▶ **Problem to work on**
Write the material out again exactly.

[Begin Recorded information]

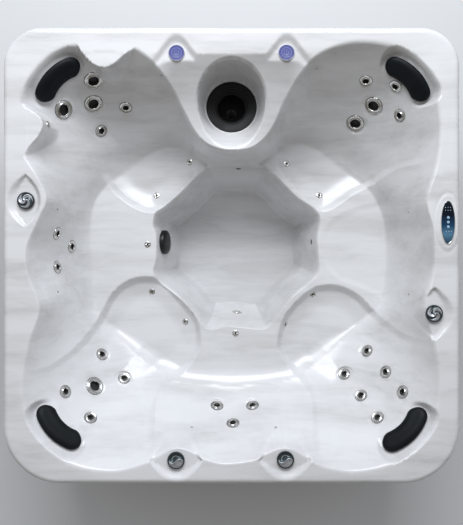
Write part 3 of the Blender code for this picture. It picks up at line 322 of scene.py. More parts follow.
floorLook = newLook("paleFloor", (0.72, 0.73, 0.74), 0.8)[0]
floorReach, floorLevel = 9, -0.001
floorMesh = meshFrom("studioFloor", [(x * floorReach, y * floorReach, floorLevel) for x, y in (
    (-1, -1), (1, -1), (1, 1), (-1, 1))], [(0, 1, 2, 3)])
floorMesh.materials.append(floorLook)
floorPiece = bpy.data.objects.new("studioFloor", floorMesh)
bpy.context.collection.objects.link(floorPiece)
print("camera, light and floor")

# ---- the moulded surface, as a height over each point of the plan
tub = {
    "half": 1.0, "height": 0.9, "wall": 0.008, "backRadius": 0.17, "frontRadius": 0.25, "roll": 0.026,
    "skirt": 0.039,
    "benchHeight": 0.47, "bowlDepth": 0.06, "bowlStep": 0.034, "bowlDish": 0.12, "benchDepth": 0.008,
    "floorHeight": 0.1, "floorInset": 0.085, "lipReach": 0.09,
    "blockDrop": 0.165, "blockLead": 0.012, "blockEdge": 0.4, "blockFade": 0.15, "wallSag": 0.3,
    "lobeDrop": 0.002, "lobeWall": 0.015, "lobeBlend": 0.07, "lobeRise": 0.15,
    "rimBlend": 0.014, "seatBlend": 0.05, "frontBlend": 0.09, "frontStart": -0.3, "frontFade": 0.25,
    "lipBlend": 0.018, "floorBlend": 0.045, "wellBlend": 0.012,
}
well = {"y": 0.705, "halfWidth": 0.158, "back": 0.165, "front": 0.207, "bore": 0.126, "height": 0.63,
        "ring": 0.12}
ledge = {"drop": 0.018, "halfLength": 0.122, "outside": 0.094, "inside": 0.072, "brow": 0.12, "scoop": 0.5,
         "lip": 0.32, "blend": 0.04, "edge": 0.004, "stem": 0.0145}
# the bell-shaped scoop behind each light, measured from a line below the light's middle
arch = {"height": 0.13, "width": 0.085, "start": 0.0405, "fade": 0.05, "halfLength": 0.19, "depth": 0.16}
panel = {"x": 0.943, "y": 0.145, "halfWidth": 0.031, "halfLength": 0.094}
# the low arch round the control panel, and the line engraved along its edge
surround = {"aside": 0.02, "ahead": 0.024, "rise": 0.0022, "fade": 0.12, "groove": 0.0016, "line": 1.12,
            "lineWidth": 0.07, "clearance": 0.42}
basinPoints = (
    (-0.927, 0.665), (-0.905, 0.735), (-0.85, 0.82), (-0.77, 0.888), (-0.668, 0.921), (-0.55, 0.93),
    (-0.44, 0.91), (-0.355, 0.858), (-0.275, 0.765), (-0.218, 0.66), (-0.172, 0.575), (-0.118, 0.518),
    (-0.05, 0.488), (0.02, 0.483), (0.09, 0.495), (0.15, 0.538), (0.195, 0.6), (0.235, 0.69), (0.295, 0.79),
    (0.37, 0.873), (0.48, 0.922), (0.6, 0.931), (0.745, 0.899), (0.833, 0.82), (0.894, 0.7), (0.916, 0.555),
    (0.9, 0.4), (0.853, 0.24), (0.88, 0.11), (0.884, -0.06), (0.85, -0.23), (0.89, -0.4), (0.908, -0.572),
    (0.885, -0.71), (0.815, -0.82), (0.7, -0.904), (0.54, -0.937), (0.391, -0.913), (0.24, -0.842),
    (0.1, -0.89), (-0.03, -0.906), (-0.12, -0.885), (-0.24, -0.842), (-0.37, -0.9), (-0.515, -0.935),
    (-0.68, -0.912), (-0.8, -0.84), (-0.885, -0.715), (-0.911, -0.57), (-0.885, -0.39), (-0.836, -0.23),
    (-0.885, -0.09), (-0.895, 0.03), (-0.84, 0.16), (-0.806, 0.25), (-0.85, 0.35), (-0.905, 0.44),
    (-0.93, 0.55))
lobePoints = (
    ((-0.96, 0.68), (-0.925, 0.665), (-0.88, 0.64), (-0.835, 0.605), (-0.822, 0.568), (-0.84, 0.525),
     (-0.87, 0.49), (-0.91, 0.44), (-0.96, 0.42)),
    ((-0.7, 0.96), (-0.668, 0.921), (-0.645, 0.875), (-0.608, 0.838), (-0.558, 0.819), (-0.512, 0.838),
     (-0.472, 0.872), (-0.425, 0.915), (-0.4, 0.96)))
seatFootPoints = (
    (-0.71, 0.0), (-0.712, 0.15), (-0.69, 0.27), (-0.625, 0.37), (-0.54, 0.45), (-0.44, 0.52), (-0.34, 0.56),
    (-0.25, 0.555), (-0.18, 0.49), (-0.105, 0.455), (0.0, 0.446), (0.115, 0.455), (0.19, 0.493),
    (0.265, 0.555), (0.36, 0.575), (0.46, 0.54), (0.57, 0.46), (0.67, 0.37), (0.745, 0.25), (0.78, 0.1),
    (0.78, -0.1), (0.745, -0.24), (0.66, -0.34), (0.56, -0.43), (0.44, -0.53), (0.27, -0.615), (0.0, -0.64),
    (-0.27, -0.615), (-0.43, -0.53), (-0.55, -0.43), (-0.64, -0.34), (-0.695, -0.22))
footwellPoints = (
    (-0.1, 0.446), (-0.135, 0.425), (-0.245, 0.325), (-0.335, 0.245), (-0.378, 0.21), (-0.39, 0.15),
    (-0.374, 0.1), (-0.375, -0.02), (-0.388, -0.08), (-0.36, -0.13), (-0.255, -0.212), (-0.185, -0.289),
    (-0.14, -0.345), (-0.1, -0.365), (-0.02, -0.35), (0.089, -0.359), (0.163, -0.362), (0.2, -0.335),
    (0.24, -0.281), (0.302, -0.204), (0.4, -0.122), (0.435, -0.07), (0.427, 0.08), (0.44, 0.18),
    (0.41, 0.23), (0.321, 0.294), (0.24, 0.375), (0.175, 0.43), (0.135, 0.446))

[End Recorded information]

▶ **The answer**
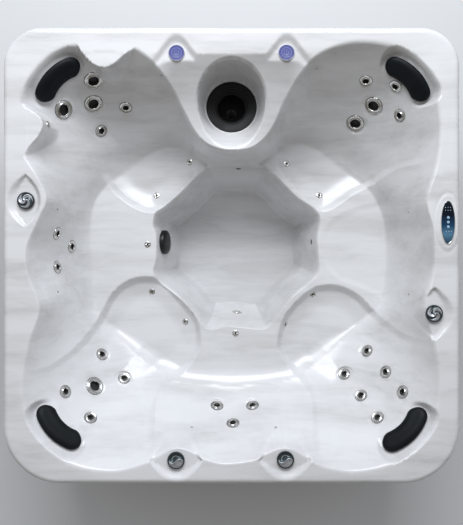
Write part 3 of the Blender code for this picture. It picks up at line 322 of scene.py. More parts follow.
floorLook = newLook("paleFloor", (0.72, 0.73, 0.74), 0.8)[0]
floorReach, floorLevel = 9, -0.001
floorMesh = meshFrom("studioFloor", [(x * floorReach, y * floorReach, floorLevel) for x, y in (
    (-1, -1), (1, -1), (1, 1), (-1, 1))], [(0, 1, 2, 3)])
floorMesh.materials.append(floorLook)
floorPiece = bpy.data.objects.new("studioFloor", floorMesh)
bpy.context.collection.objects.link(floorPiece)
print("camera, light and floor")

# ---- the moulded surface, as a height over each point of the plan
tub = {
    "half": 1.0, "height": 0.9, "wall": 0.008, "backRadius": 0.17, "frontRadius": 0.25, "roll": 0.026,
    "skirt": 0.039,
    "benchHeight": 0.47, "bowlDepth": 0.06, "bowlStep": 0.034, "bowlDish": 0.12, "benchDepth": 0.008,
    "floorHeight": 0.1, "floorInset": 0.085, "lipReach": 0.09,
    "blockDrop": 0.165, "blockLead": 0.012, "blockEdge": 0.4, "blockFade": 0.15, "wallSag": 0.3,
    "lobeDrop": 0.002, "lobeWall": 0.015, "lobeBlend": 0.07, "lobeRise": 0.15,
    "rimBlend": 0.014, "seatBlend": 0.05, "frontBlend": 0.09, "frontStart": -0.3, "frontFade": 0.25,
    "lipBlend": 0.018, "floorBlend": 0.045, "wellBlend": 0.012,
}
well = {"y": 0.705, "halfWidth": 0.158, "back": 0.165, "front": 0.207, "bore": 0.126, "height": 0.63,
        "ring": 0.12}
ledge = {"drop": 0.018, "halfLength": 0.122, "outside": 0.094, "inside": 0.072, "brow": 0.12, "scoop": 0.5,
         "lip": 0.32, "blend": 0.04, "edge": 0.004, "stem": 0.0145}
# the bell-shaped scoop behind each light, measured from a line below the light's middle
arch = {"height": 0.13, "width": 0.085, "start": 0.0405, "fade": 0.05, "halfLength": 0.19, "depth": 0.16}
panel = {"x": 0.943, "y": 0.145, "halfWidth": 0.031, "halfLength": 0.094}
# the low arch round the control panel, and the line engraved along its edge
surround = {"aside": 0.02, "ahead": 0.024, "rise": 0.0022, "fade": 0.12, "groove": 0.0016, "line": 1.12,
            "lineWidth": 0.07, "clearance": 0.42}
basinPoints = (
    (-0.927, 0.665), (-0.905, 0.735), (-0.85, 0.82), (-0.77, 0.888), (-0.668, 0.921), (-0.55, 0.93),
    (-0.44, 0.91), (-0.355, 0.858), (-0.275, 0.765), (-0.218, 0.66), (-0.172, 0.575), (-0.118, 0.518),
    (-0.05, 0.488), (0.02, 0.483), (0.09, 0.495), (0.15, 0.538), (0.195, 0.6), (0.235, 0.69), (0.295, 0.79),
    (0.37, 0.873), (0.48, 0.922), (0.6, 0.931), (0.745, 0.899), (0.833, 0.82), (0.894, 0.7), (0.916, 0.555),
    (0.9, 0.4), (0.853, 0.24), (0.88, 0.11), (0.884, -0.06), (0.85, -0.23), (0.89, -0.4), (0.908, -0.572),
    (0.885, -0.71), (0.815, -0.82), (0.7, -0.904), (0.54, -0.937), (0.391, -0.913), (0.24, -0.842),
    (0.1, -0.89), (-0.03, -0.906), (-0.12, -0.885), (-0.24, -0.842), (-0.37, -0.9), (-0.515, -0.935),
    (-0.68, -0.912), (-0.8, -0.84), (-0.885, -0.715), (-0.911, -0.57), (-0.885, -0.39), (-0.836, -0.23),
    (-0.885, -0.09), (-0.895, 0.03), (-0.84, 0.16), (-0.806, 0.25), (-0.85, 0.35), (-0.905, 0.44),
    (-0.93, 0.55))
lobePoints = (
    ((-0.96, 0.68), (-0.925, 0.665), (-0.88, 0.64), (-0.835, 0.605), (-0.822, 0.568), (-0.84, 0.525),
     (-0.87, 0.49), (-0.91, 0.44), (-0.96, 0.42)),
    ((-0.7, 0.96), (-0.668, 0.921), (-0.645, 0.875), (-0.608, 0.838), (-0.558, 0.819), (-0.512, 0.838),
     (-0.472, 0.872), (-0.425, 0.915), (-0.4, 0.96)))
seatFootPoints = (
    (-0.71, 0.0), (-0.712, 0.15), (-0.69, 0.27), (-0.625, 0.37), (-0.54, 0.45), (-0.44, 0.52), (-0.34, 0.56),
    (-0.25, 0.555), (-0.18, 0.49), (-0.105, 0.455), (0.0, 0.446), (0.115, 0.455), (0.19, 0.493),
    (0.265, 0.555), (0.36, 0.575), (0.46, 0.54), (0.57, 0.46), (0.67, 0.37), (0.745, 0.25), (0.78, 0.1),
    (0.78, -0.1), (0.745, -0.24), (0.66, -0.34), (0.56, -0.43), (0.44, -0.53), (0.27, -0.615), (0.0, -0.64),
    (-0.27, -0.615), (-0.43, -0.53), (-0.55, -0.43), (-0.64, -0.34), (-0.695, -0.22))
footwellPoints = (
    (-0.1, 0.446), (-0.135, 0.425), (-0.245, 0.325), (-0.335, 0.245), (-0.378, 0.21), (-0.39, 0.15),
    (-0.374, 0.1), (-0.375, -0.02), (-0.388, -0.08), (-0.36, -0.13), (-0.255, -0.212), (-0.185, -0.289),
    (-0.14, -0.345), (-0.1, -0.365), (-0.02, -0.35), (0.089, -0.359), (0.163, -0.362), (0.2, -0.335),
    (0.24, -0.281), (0.302, -0.204), (0.4, -0.122), (0.435, -0.07), (0.427, 0.08), (0.44, 0.18),
    (0.41, 0.23), (0.321, 0.294), (0.24, 0.375), (0.175, 0.43), (0.135, 0.446))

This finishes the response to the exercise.